DHS quota requires ICE to keep an average of 34,000 prisoners

In the past five years, Homeland Security officials have jailed record numbers of immigrants, driven by a little-known congressional directive known on Capitol Hill as the “bed mandate.”
The policy requires U.S. Immigration and Customs Enforcement (ICE) to keep an average of 34,000 detainees per day in its custody, a quota that has steadily risen since it was established in 2006 by conservative lawmakers who insisted that the agency wasn’t doing enough to deport unlawful immigrants.
“We know ICE can fill more than 34,000 beds, so why would they use less?” said Culberson, a member of the House Homeland Security appropriations subcommittee, which ties ICE funding to its compliance with the mandate.
ICE has been meeting Congress’s immigration detention goals by reaching deeper into the criminal justice system to vacuum up foreign-born, legal U.S. residents convicted of any crimes that could render them eligible for deportation. The agency also has greatly expanded the number of undocumented immigrants it takes into custody after traffic stops by local police.
Department of Homeland Security (DHS) officials say that they are not needlessly jailing immigrants to meet a quota and that they find plenty of candidates for detention and deportation by targeting criminals who pose a threat to public safety and border security.
But critics of the mandate note that the majority of ICE detainees are not violent offenders. Immigration judges eventually allow many to remain in the United States, but the detainees may spend months in costly federal custody.
Nearly 48 percent of the 350,000 immigrants over the past 16 months who triggered an “ICE detainer” — a request by the agency that local jails or police hold an individual until ICE can pick them up — had no criminal convictions, not even traffic violations, according to the TRAC Immigration Project.
With federal spending on immigration detention and deportation reaching $2.8 billion a year, more than doubling since 2006, the mandate has met growing skepticism from budget hawks in both parties, particularly after DHS officials told Congress during the “sequestration” debate in April that the agency could save money by lowering the bed mandate to 31,800 and relying on cheaper alternatives to jails. But House Republicans successfully pushed back, set the mandate at 34,000 detainees and ordered ICE officials to spend nearly $400 million more than they requested.

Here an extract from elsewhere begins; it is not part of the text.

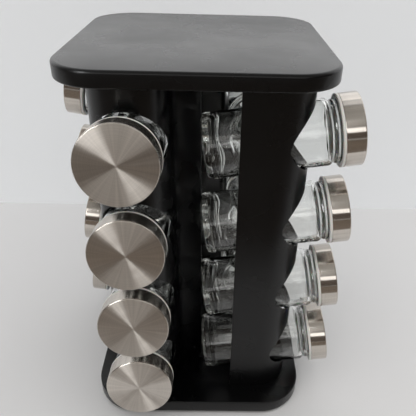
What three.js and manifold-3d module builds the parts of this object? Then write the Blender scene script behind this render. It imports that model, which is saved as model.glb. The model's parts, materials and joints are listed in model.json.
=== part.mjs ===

Former ICE director Julie Myers Wood, who led the agency from 2006 to 2008 under President George W. Bush, said a congressional mandate for ICE to maintain a minimum number of detainees was a reasonable guideline at the outset of her tenure, when the Border Patrol was making more than a million arrests per year.
ICE operations are largely unaffected by the government shutdown, since the agency’s workers are among the federal employees considered essential, DHS officials have said.
Some of the additional money provided by Congress will be spent filling beds at places such as the brightly painted Karnes County Civil Detention Center, which opened here last year amid bobbing oil derricks on the rolling plains south of San Antonio. It holds more than 600 detainees, but ICE prefers not to call them that.
They are “residents,” guarded by unarmed “resident advisers,” and they sleep in air-conditioned, unlocked “suites” with flat-screen TVs overlooking volleyball courts and soccer fields. The low-security facility, built and operated on the government’s behalf by a private contractor, the GEO Group, offers computer labs, libraries and microwaves for making popcorn.
Congress’s expanding detention goals have been a boon to the contractors, especially Florida-based GEO Group and Tennessee-based Corrections Corp. of America.
http://www.washingtonpost.com/world/controversial-quota-drives-immigration-detention-boom/2013/10/13/09bb689e-214c-11e3-ad1a-1a919f2ed890_story.html
Why is ICE so determined to deport immigrants?
A 2010 article in the Washington Post gives us the background to the ever expanding deportation numbers under the Obama administration:
U.S. immigration officials are seeing each person as a number to meet their goals, rather than a human being with rights that should be given his or her due process. While the official policy of the Obama administration was to focus on the worst offenders, in practice, efforts were placed on attaining the 400,000 deportation goal. The same article continues:
“For ICE leadership, it’s not about keeping the community safe. It’s all about chasing this 400,000 number,” said Chris Crane, spokesman for the American Federation of Government Employees Council 118, which represents ICE workers.
Since November, ICE field offices in Northern California, Dallas and Chicago have issued new evaluation standards and work plans for enforcement agents who remove illegal immigrants from jails and prisons. In some cases, for example, the field offices are requiring that agents process an average of 40 to 60 cases a month to earn “excellent” ratings.
Such standards present a problem, said one San Francisco area agent who spoke on the condition of anonymity to avoid reprisal. Instead of taking a day to prepare a case against a legal resident with multiple convictions for serious crimes, agents may choose to process a drunk driver or nonviolent offender who agrees to leave the country voluntarily, because it will take only hours.
DHS is adamant that they do not use quotas. Rather, they call them “annual performance goals”. To meet such goals, agencies must devise strategies that target low-priority immigrants and create incentives for increased arrests.